Relatedly, the revelation of who and where Sauron was and what he was up to was the sort of pull-off-the-mask moment that seems clever in today’s Marvel-saturated cinematic culture, but which just becomes dumber each time the viewer thinks about it.

But at least the Sauron reveal had a point, unlike the proto-hobbit storyline, which was only there because the showrunners were determined to have hobbits in their Tolkien show. In fairness, the lack of relatable hobbit gardeners is a challenge in filming the Second Age. After all, elves are, by nature, somewhat alien to us, and even the men of Numenor are at a remove from us. However, because they do not interact with the rest of the story, the Harfoots do not help draw us into Middle-Earth in the way the hobbits of Tolkien’s books did.

Two Complex Questions

This failure to execute on what should have been the relatable aspects of the show bodes ill for the writers’ ambitions. They seem to be trying to address two complex and interesting questions in Tolkien, but it is doubtful they will stick the landing.

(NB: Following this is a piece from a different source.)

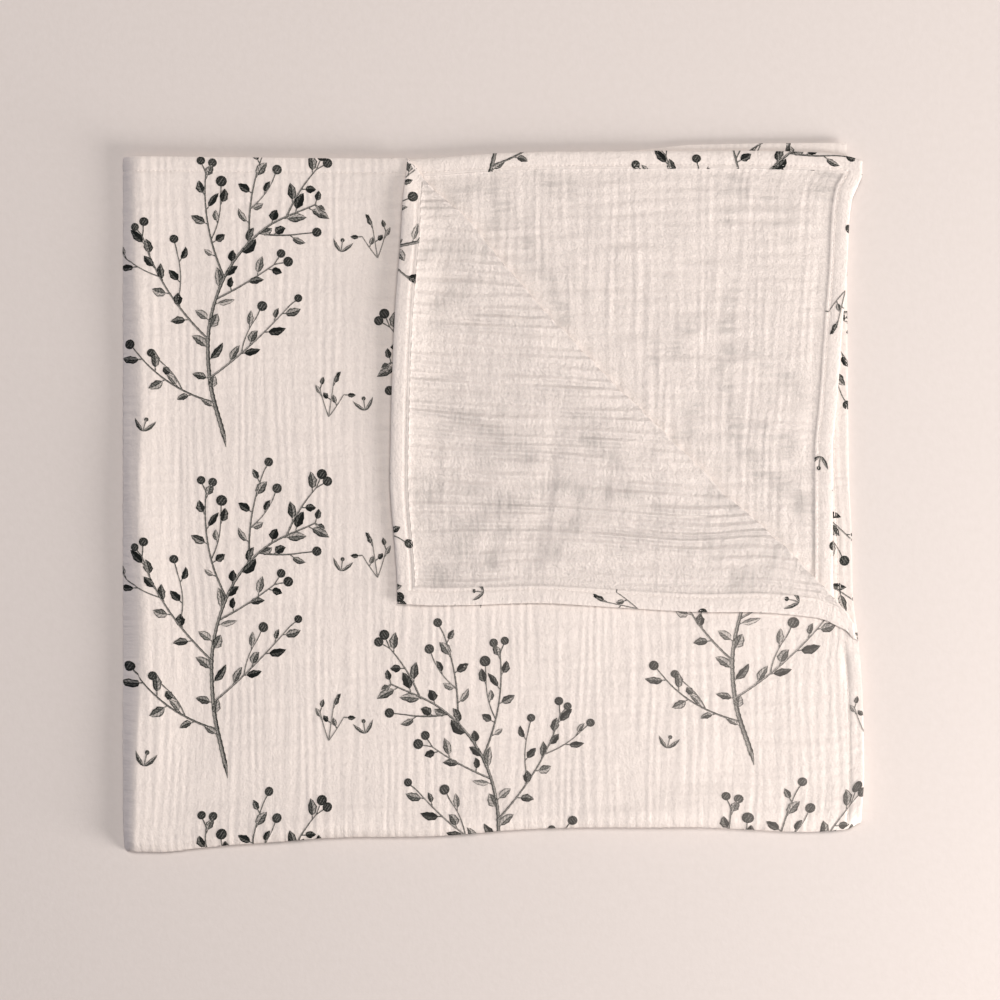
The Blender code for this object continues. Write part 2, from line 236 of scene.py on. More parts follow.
# Soft troughs (depth over 0) and ridges (under 0) on the layers that show, through places in mm from the
# blanket's middle
CREASES = table(
    "sheet places width depth",
    ("turned", [(57, 100), (51, 43), (39, -18), (26, -72)], 8.5, 1.0),
    ("turned", [(118, 52), (128, 14), (124, -30)], 9.0, 0.5),
    ("outer", [(-92, -134), (-30, -138), (32, -140)], 1.9, 0.35),
    ("outer", [(2, -149), (44, -150)], 1.6, 0.3),
    ("outer", [(168, -118), (218, -115)], 1.8, 0.3),
    ("outer", [(287, -122), (288, -140), (291, -158)], 3.2, 0.9),
    ("inner", [(168, 137), (188, 141), (207, 146)], 1.7, -0.55),
    ("inner", [(29, 186), (44, 193), (72, 197)], 1.9, 0.3),
)

THREAD = 0.36 * MM
THREAD_SIDES = 5
STITCH_SECTIONS = 5
STITCH_LENGTH = 2.5 * MM
STITCH_PITCH = 3.5 * MM
STITCH_SKEW = 0.12 * MM
STITCH_ARCH = 0.75  # how high a stitch arches over its ends, and how deep they are sunk, in threads
STITCH_SUNK = 0.15

# The print: arching leafy sprays in a half-drop repeat, with small sprigs and seedlings between them
INK_LIFT = 0.20 * MM
INK_LIFT_BELOW = 0.05 * MM  # on the half that lies under the other
INK_STEP = 1.7 * MM
LINE_WAVER = 0.14  # share of its width by which a drawn line wavers
INKED_HEM = HEM_WIDTH - 0.5 * MM
REPEAT_ACROSS = 212.0 * MM
REPEAT_UP = 262.0 * MM
REPEAT_START = (-130.0 * MM, -66.0 * MM)
REPEATS = range(-4, 5)
SQUEEZE_REACH = 60.0 * MM  # how far from the left fold the print is drawn closer together

# Share by which the ink is painted paler towards the low light at the right, a painted sheen, by the distance
# from the left fold, in mm
PRINT_PAINTED_SHEEN = table("along share", (140, 0.0), (300, 0.05), (430, 0.10), (560, 0.12))

MAIN_STEM = table("across up", (0, 0), (15, 42), (20, 90), (9, 136), (-17, 172), (-56, 196))
SHOOTS = table(
    "at angle length bend berries twigs",
    (0.12, -60, 72, -38, 1, 1),
    (0.21, 60, 86, 12, 1, 1),
    (0.34, -48, 100, -30, 2, 2),
    (0.48, 46, 56, 10, 2, 0),
    (0.56, -50, 88, -30, 2, 1),
    (0.72, -46, 74, -24, 1, 1),
    (0.77, 52, 34, 20, 1, 0),
    (0.89, -44, 46, -20, 2, 0),
)
STEM_WIDTH = 3.7 * MM
SHOOT_WIDTH = 1.75 * MM
STALK_WIDTH = 0.95 * MM
LEAF_LENGTH = 13.4 * MM
LEAF_WIDTH = 7.2 * MM
LEAF_PITCH = 11.4 * MM
LEAF_CELLS = 6
LEAF_TIP = 0.02 * MM  # half the width of its two ends
LEAF_WAVER = 0.12
BERRY_RADIUS = 4.2 * MM
BERRY_SIDES = 12

# Colours, as linear light
CLOTH_COLOUR = (0.765, 0.665, 0.607, 1.0)
CLOTH_DEEP = (0.66, 0.576, 0.53, 1.0)
GHOST_COLOUR = (0.44, 0.39, 0.36, 1.0)
INK_COLOUR = (0.011, 0.012, 0.011, 1.0)
INK_PALE = (0.16, 0.15, 0.135, 1.0)
THREAD_COLOUR = (0.88, 0.80, 0.74, 1.0)
FLOOR_COLOUR = (0.66, 0.583, 0.545, 1.0)
FLOOR_DEEP = (0.645, 0.569, 0.53, 1.0)
SKY_COLOUR = (0.98, 0.98, 1.0, 1.0)
KEY_COLOUR = (1.0, 0.99, 0.98)
LEFT_COLOUR = (0.30, 0.51, 1.0)

PLEAT_WANDER = 8.5

CAMERA_PLACE = (6.1 * MM, -2.1 * MM, 2275.0 * MM)
LENS = 100.0
SENSOR = 36.0
FLOOR_HALF = 4.0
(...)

The first subject is whether orcs are redeemable. Tolkien himself did not provide a definitive answer, though he suggested that this was beyond the capacity of men or elves to achieve. In the books, orcs are shown as having wills that are enslaved by the dark lords. Thus, when Sauron was defeated and the ring destroyed, it was only the men in his service who retained enough free will to choose how to respond, whether to fight, flee, or surrender. Whether orcs could have genuine free will, and therefore be anything other than evil monsters, is an unresolved point that “Rings of Power” seemed poised to address, only to move on with no more than hints that orcs might at least have the capacity to be moral toward each other. This reticence may be for the best, as the show is unlikely to provide a satisfactory answer if it pursues the matter further.

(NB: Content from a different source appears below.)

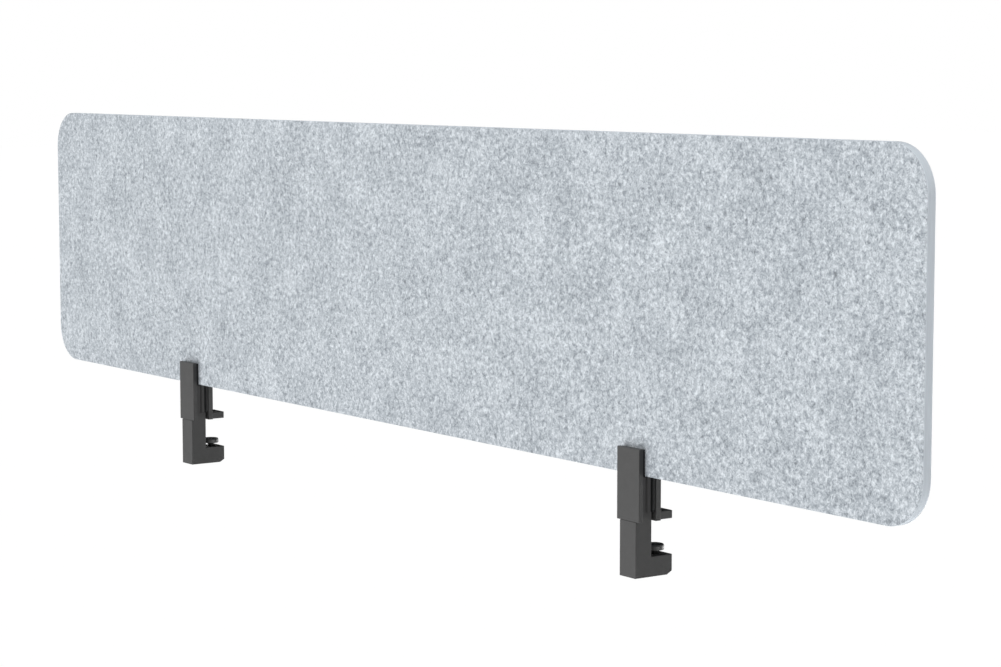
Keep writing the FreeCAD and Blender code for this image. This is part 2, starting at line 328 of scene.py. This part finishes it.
def rubber_material(name, shade):
    """Rubber with a faint cool cast and a dusty bloom."""
    material, shader = new_material(name)
    graph = Graph(material.node_tree)
    point = graph.object_point()
    bloom = graph.noise(point, 4.0, 4.0, 0.6).outputs["Fac"]
    grain = graph.noise(point, 0.25, 1.0).outputs["Fac"]
    tint = (0.95, 1.0, 1.06)
    colour = graph.ramp(bloom, [(0.3, grey(0.75 * shade, tint)), (0.75, grey(1.25 * shade, tint))])
    graph.feed(shader.inputs["Base Color"], colour)
    graph.feed(shader.inputs["Normal"], graph.bump(grain, 0.02))
    shader.inputs["Roughness"].default_value = 0.75
    shader.inputs["Specular IOR Level"].default_value = 0.3
    return material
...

The second big question is how Sauron became the terrifying and totally evil dark lord we encounter in “The Lord of the Rings.” We are told that he was not always so but are given few details, though the fall of Saruman may provide some illuminating parallels. Tolkien did elucidate elsewhere, explaining that Sauron surrendered after Morgoth’s defeat but was ashamed and afraid of the unknown punishment that awaited him. He therefore fled rather than appearing again before the Valar for judgment. Then, presuming the Valar had permanently left Middle-Earth, he fell back into evil.

This could have been an interesting part of the plot, but the showrunners’ choices — to compress the entire timeline of thousands of years, and to make Galadriel, angsty warrior princess, the main character — ruin it. The potential is apparent in a great line the writers gave Sauron, that he did not see a difference between ruling Middle-Earth and healing it. This desire for domination is the root of his evil, but showing how it corrupted him beyond redemption needed to be subtly drawn out, not rushed by the hectoring of an unwitting Galadriel.

Unfortunately, the people in charge of “Rings of Power” wanted the usual blockbuster gimmicks rather than trusting Tolkien’s work. What they did not realize is that good stories don’t rely on twists and cliffhangers to hold their audience’s interest. They retain their charm even when we know what’s coming; we are still entranced by the characters and the plot, even after reading or watching or hearing the story many times.

A Better Alternative Was Possible

“The Hobbit” and “The Lord of the Rings” are among these tales, and though Tolkien never developed the Second Age of Middle-Earth in such detail, it too had this potential. It is not hard to sketch an alternative to what Amazon has done.

The showrunners should have accepted that the narrative extends beyond a single human life. However, this could have been made into a strength, emphasizing how the sorrows of elves and men were manipulated by Sauron for evil. For the immortal elves, the fleeting nature of everything and everyone else in Middle-Earth drove them to seek power in order to preserve what they loved. For men, mortality and the uncertainty of what lies after death are a source of fear that drove the people of Numenor to attempt to seize immortality. The character of Elrond in particular could have been used to great effect as he interacted with the descendants of his brother Elros, who chose mortality as the ruler of Numenor.

It would not, of course, have been necessary to show the entire 3,000-plus years of the Second Age. Dividing the story in half, and accepting that human characters from the first portion would not be present in the second would have been a workable compromise that still allowed enough time for the civilizational developments of the Second Age to make sense.

The first half could have covered the re-emergence of Sauron, the forging of the rings, and the first war of the ring, which concluded with Sauron repulsed but not defeated. The second half could have covered the Numenorean invasion of Middle-Earth, the captivity of Sauron, the fall of Numenor, and the Last Alliance. The gap between these portions of the story is necessary to explain how Numenor went from a benevolent kingdom of elf-friends to an empire so great that Sauron surrendered to it without a fight, but so corrupt that he was quickly able to persuade it to rebel against the Valar themselves.

Galadriel could have remained a central figure in this adaptation, without the juvenile drama and unconvincing action sequences Amazon burdened her with. Sauron could still have been a more complex and seductive figure than the dark lord of later years. He could appear as something like an angel of light, corrupted by the belief that, as the greatest being in Middle-Earth, he ought to dominate it for its own good.

The structure for a great story was in place, and skilled writers could have fleshed it out with a multitude of moving and dramatic moments that would have been true to Tolkien’s vision. For example, Sauron wasn’t the only one with deeds to repent of — how might he have used the guilt of the Kinslayings to manipulate some of the elves as he sought to gain their trust?

Instead, we got the usual screenwriting cliches dressed up in leftover costumes from Peter Jackson’s films. If there is any hope of salvaging the remaining seasons, Amazon’s minions need to realize that their job is to bring Tolkien’s work to the screen, not to bring Hollywood tropes to Tolkien’s work.